Looking very good, and the black roof is a nice touch. Where did you get your RS6 bumper? LLTEK or Dietrich or somewhere else? Did you pay a lot for it? Have you decided what suspension you'll get?


----------



## VEEDUBJETTA (Aug 20, 2001)

*Re: New To Forum: Pics of my A6... (B4 VARIANT STYLE!!!)*

Looks good...I should have bought it! http://****************.com/smile/emthup.gif


----------



## joemamma (Jun 14, 1999)

HA HA!!!! just like mine!!! check out my sig


----------



## B4 VARIANT STYLE!!! (Aug 14, 2003)

*Re: (joemamma)*

I noticed that also, but didn't want to make any accusations...


----------



## olanoracing (Oct 21, 2006)

*Re: New To Forum: Pics of my A6... (B4 VARIANT STYLE!!!)*

I did get my bumper from LLTEK and it came out to 1500 US dollars
and I 'm thinking on gettin lowering springs in a couple of months with a 1.9 in drop in the front and a 1.5 drop in the rear. Let me know if you have any suggestions!
Also I would like to see some pictures of your car as well.
Later


----------



## B4 VARIANT STYLE!!! (Aug 14, 2003)

*Re: New To Forum: Pics of my A6... (olanoracing)*

COILOVERS!!! If price is not an issue, go for the Bilstein PSS9 coilovers & H-Sport swaybars. Otherwise, H&R coilovers are also a good set up.
...and put the grills back into your front bumper!

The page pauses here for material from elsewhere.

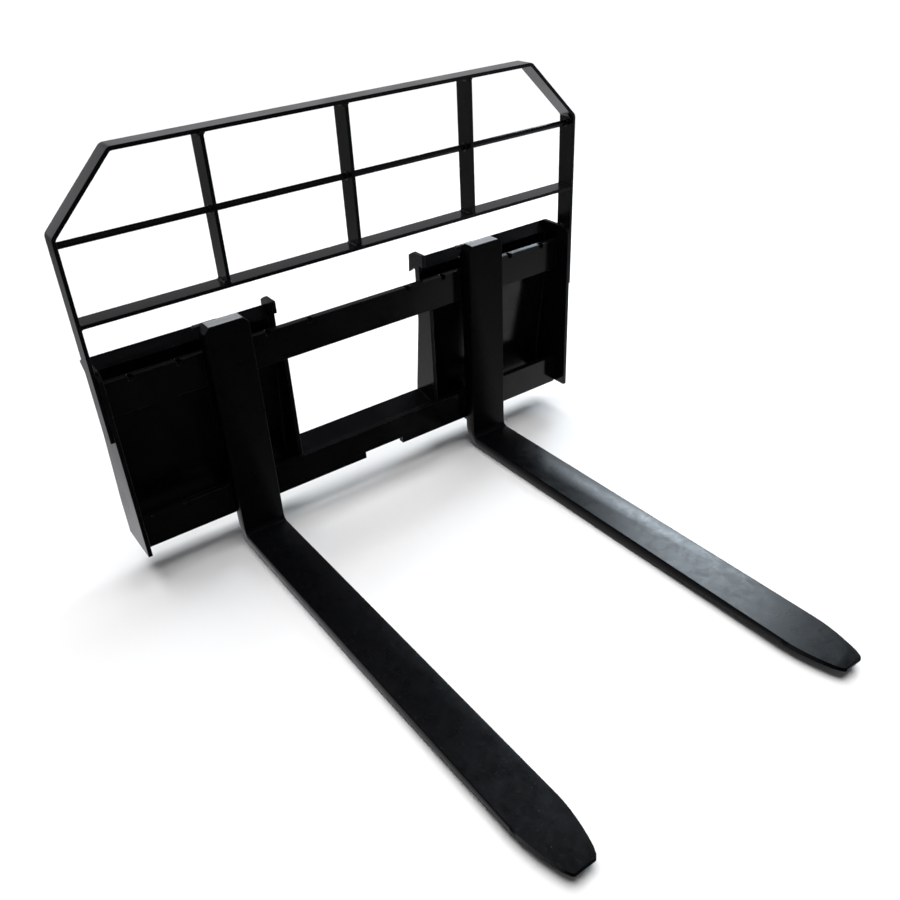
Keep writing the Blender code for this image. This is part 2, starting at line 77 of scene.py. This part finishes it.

_Modified by B4 VARIANT STYLE!!! at 10:57 PM 10-23-2006_


----------



## speedesign (Sep 8, 2003)

*Re: New To Forum: Pics of my A6... (olanoracing)*

what percent is your tint? that looks fantastic


----------



## ur faster (Jul 21, 2005)

*Re: New To Forum: Pics of my A6... (speedesign)*

it looks good, but would be better without the tint i think.and i was actually thinkng about the black roof, its good to see a pic http://****************.com/smile/emthup.gif


----------



## passatcr (Aug 18, 2006)

Where did you get your rear trunk spoiler? I want one for my 4.2 Is it a RS6 replica or something else. Let me know. Thanks


----------